-- START Raw data --

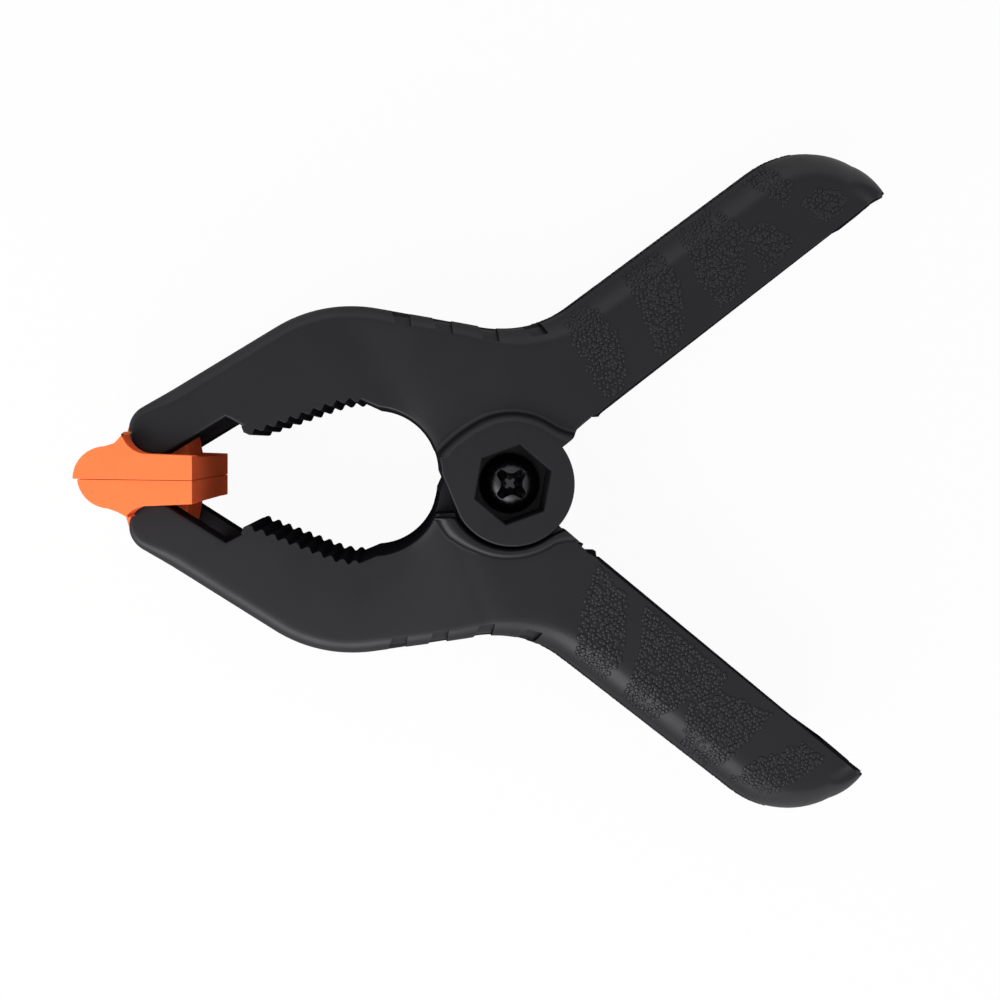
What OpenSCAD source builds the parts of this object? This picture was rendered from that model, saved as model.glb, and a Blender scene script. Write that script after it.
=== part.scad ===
// Spring clamp with two identical moulded levers, snap-on swivel pads,
// a torsion spring and a screw pivot.
// The clamp lies on its side: X runs along it from the jaws (-X) to the
// handles (+X), Y is the way the jaws open and Z is the pivot axis.
// The origin is on the pivot axis, half way through the clamp's width.

/* [Jaws] */
// From the pivot to the pad pins, along the clamp
jaw_reach = 51.4; // [49:0.1:54]
// Height of a pad pin above the clamp's centre line, closed
pin_rise = 7.15; // [6.9:0.05:7.4]
// Radius of the round cheek ends
cheek_r = 3.75; // [3.6:0.05:3.9]
// Slope of the jaw's back, degrees
jaw_angle = 32.6; // [31:0.2:34]
// Width across the jaws
jaw_w = 19; // [17:0.5:21]
// Height of the jaw's hump above the centre line
hump_h = 25.7; // [25:0.1:26.5]
// Radius of the hump
hump_r = 21; // [18:0.5:23]
// Slope of the back between hump and waist, degrees
shoulder_fall = 9; // [7:0.5:11]
// Rounding of the jaw's back edges
jaw_round = 2.6; // [1.5:0.1:3.5]
// Width of the fork that holds the pad's knuckle
fork_w = 10.4; // [9:0.2:11.5]
// Depth of the fork behind the pin, on the jaw's back
fork_back = 6.5; // [5.8:0.1:7.5]
// Depth of the fork behind the pin, on the gripping side
fork_front = 9.5; // [9:0.1:10]

/* [Teeth] */
// First tooth tip ahead of the pivot, from the pin
tooth_from_pin = 13.6; // [13.2:0.1:14.2]
// Height of the first tooth tip above the centre line
tooth_rise = 6.55; // [6.3:0.05:6.8]
// Slope of the row of teeth, degrees
tooth_angle = 20.6; // [19:0.2:22]
// Tooth pitch
tooth_pitch = 1.77; // [1.6:0.01:1.85]
// Tooth depth
tooth_depth = 0.75; // [0.5:0.05:0.9]
// Teeth on the straight part of the row
straight_teeth = 8; // [7:1:8]
// Teeth on the curved end of the row
curved_teeth = 2; // [1:1:2]

/* [Mouth] */
// Radius of the mouth's back
mouth_r = 10; // [9.6:0.1:10.2]
// Centre of that radius, ahead of the pivot
mouth_x = 20.3; // [20.1:0.1:20.6]
// Centre of that radius above the centre line
mouth_y = 0.9; // [0.7:0.1:1.1]

/* [Waist and handles] */
// Height of the waist above the centre line
waist_h = 22.9; // [22:0.1:24]
// Radius of the waist
waist_r = 17; // [15:0.5:19]
// Slope of the handle's back, degrees
handle_angle = 37.5; // [36.5:0.1:38.5]
// Distance of the handle's back from the pivot
handle_back = 16; // [15.5:0.1:16.5]
// Slope of the handle's inner edge, degrees
edge_angle = 39.7; // [39.2:0.1:40.5]
// How far the inner edge passes below the pivot
edge_drop = 0.65; // [0.4:0.05:0.8]
// Length of a handle from the pivot to its tip
handle_len = 72.8; // [68:0.2:78]
// Radius of the handle's end
end_r = 15; // [13:0.5:16]
// Width across the handles
handle_w = 23; // [21:0.5:25]
// Rounding of the handle's back edges
handle_round = 5.5; // [3:0.1:6]
// Thickness of the handle's walls
wall = 2.3; // [1.8:0.1:2.6]
// Height of the lip along the handle's inner edge
lip_h = 0.97; // [0.6:0.01:1.2]
// Step from the handle's face down to the lip
lip_step = 0.6; // [0.3:0.1:0.8]
// Where the lip starts, from the pivot
lip_from = 17.2; // [16.8:0.1:19]
// Where the handle's hollow starts, from the pivot
hollow_from = 16.5; // [16:0.1:18]
// Depth of the grip notches across the back
notch_depth = 0.35; // [0.2:0.05:0.45]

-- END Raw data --

Set exercise: Write down every line of the data exactly as it appears above.

Correct output:
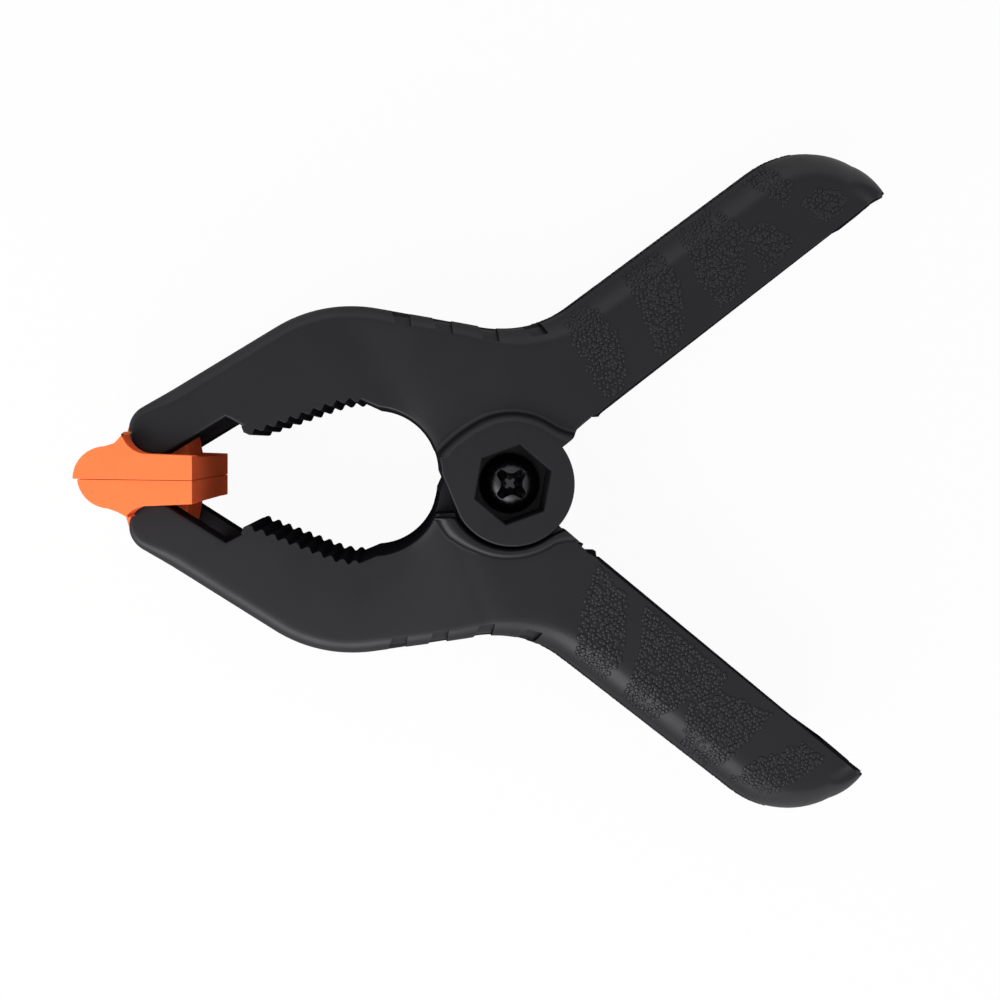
What OpenSCAD source builds the parts of this object? This picture was rendered from that model, saved as model.glb, and a Blender scene script. Write that script after it.
=== part.scad ===
// Spring clamp with two identical moulded levers, snap-on swivel pads,
// a torsion spring and a screw pivot.
// The clamp lies on its side: X runs along it from the jaws (-X) to the
// handles (+X), Y is the way the jaws open and Z is the pivot axis.
// The origin is on the pivot axis, half way through the clamp's width.

/* [Jaws] */
// From the pivot to the pad pins, along the clamp
jaw_reach = 51.4; // [49:0.1:54]
// Height of a pad pin above the clamp's centre line, closed
pin_rise = 7.15; // [6.9:0.05:7.4]
// Radius of the round cheek ends
cheek_r = 3.75; // [3.6:0.05:3.9]
// Slope of the jaw's back, degrees
jaw_angle = 32.6; // [31:0.2:34]
// Width across the jaws
jaw_w = 19; // [17:0.5:21]
// Height of the jaw's hump above the centre line
hump_h = 25.7; // [25:0.1:26.5]
// Radius of the hump
hump_r = 21; // [18:0.5:23]
// Slope of the back between hump and waist, degrees
shoulder_fall = 9; // [7:0.5:11]
// Rounding of the jaw's back edges
jaw_round = 2.6; // [1.5:0.1:3.5]
// Width of the fork that holds the pad's knuckle
fork_w = 10.4; // [9:0.2:11.5]
// Depth of the fork behind the pin, on the jaw's back
fork_back = 6.5; // [5.8:0.1:7.5]
// Depth of the fork behind the pin, on the gripping side
fork_front = 9.5; // [9:0.1:10]

/* [Teeth] */
// First tooth tip ahead of the pivot, from the pin
tooth_from_pin = 13.6; // [13.2:0.1:14.2]
// Height of the first tooth tip above the centre line
tooth_rise = 6.55; // [6.3:0.05:6.8]
// Slope of the row of teeth, degrees
tooth_angle = 20.6; // [19:0.2:22]
// Tooth pitch
tooth_pitch = 1.77; // [1.6:0.01:1.85]
// Tooth depth
tooth_depth = 0.75; // [0.5:0.05:0.9]
// Teeth on the straight part of the row
straight_teeth = 8; // [7:1:8]
// Teeth on the curved end of the row
curved_teeth = 2; // [1:1:2]

/* [Mouth] */
// Radius of the mouth's back
mouth_r = 10; // [9.6:0.1:10.2]
// Centre of that radius, ahead of the pivot
mouth_x = 20.3; // [20.1:0.1:20.6]
// Centre of that radius above the centre line
mouth_y = 0.9; // [0.7:0.1:1.1]

/* [Waist and handles] */
// Height of the waist above the centre line
waist_h = 22.9; // [22:0.1:24]
// Radius of the waist
waist_r = 17; // [15:0.5:19]
// Slope of the handle's back, degrees
handle_angle = 37.5; // [36.5:0.1:38.5]
// Distance of the handle's back from the pivot
handle_back = 16; // [15.5:0.1:16.5]
// Slope of the handle's inner edge, degrees
edge_angle = 39.7; // [39.2:0.1:40.5]
// How far the inner edge passes below the pivot
edge_drop = 0.65; // [0.4:0.05:0.8]
// Length of a handle from the pivot to its tip
handle_len = 72.8; // [68:0.2:78]
// Radius of the handle's end
end_r = 15; // [13:0.5:16]
// Width across the handles
handle_w = 23; // [21:0.5:25]
// Rounding of the handle's back edges
handle_round = 5.5; // [3:0.1:6]
// Thickness of the handle's walls
wall = 2.3; // [1.8:0.1:2.6]
// Height of the lip along the handle's inner edge
lip_h = 0.97; // [0.6:0.01:1.2]
// Step from the handle's face down to the lip
lip_step = 0.6; // [0.3:0.1:0.8]
// Where the lip starts, from the pivot
lip_from = 17.2; // [16.8:0.1:19]
// Where the handle's hollow starts, from the pivot
hollow_from = 16.5; // [16:0.1:18]
// Depth of the grip notches across the back
notch_depth = 0.35; // [0.2:0.05:0.45]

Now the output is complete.